● **Data for processing**:

[start]

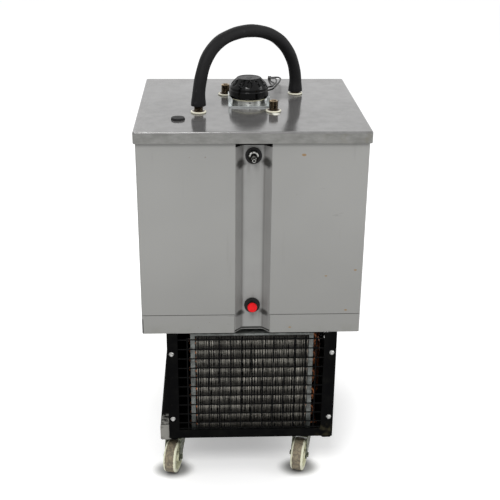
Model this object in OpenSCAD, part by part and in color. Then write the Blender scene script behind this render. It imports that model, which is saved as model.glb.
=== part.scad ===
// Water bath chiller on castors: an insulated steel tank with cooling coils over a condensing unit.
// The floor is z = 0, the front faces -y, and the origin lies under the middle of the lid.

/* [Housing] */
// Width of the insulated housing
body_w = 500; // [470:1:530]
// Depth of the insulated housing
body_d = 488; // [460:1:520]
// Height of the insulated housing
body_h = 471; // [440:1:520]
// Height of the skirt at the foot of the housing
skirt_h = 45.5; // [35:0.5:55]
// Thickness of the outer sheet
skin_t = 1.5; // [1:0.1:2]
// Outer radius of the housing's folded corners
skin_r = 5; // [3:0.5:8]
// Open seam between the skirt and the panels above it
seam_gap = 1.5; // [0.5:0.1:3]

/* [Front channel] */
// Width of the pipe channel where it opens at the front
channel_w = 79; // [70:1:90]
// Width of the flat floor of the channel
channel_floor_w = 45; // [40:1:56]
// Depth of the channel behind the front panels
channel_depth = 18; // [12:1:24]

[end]
[start]

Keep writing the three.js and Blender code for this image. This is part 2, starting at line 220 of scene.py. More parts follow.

[end]
[start]

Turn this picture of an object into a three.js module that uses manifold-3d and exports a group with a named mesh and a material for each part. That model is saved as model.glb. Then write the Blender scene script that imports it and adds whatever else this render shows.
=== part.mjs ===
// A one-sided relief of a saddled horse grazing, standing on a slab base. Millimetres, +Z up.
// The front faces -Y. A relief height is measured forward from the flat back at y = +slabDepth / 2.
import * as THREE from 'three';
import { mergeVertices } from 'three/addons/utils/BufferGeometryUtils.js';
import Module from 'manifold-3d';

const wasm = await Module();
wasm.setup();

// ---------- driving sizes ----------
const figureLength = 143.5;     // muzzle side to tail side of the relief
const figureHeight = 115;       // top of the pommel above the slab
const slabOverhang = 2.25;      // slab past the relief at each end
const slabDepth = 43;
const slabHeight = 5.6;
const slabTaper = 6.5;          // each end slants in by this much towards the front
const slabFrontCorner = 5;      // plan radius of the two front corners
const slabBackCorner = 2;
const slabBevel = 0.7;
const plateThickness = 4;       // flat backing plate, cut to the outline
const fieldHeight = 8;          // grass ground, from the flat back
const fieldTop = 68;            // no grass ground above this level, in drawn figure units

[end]

● **What you need to do**: Take every line containing the word "saved" and copy it.

● **Task output**:
Model this object in OpenSCAD, part by part and in color. Then write the Blender scene script behind this render. It imports that model, which is saved as model.glb.
Turn this picture of an object into a three.js module that uses manifold-3d and exports a group with a named mesh and a material for each part. That model is saved as model.glb. Then write the Blender scene script that imports it and adds whatever else this render shows.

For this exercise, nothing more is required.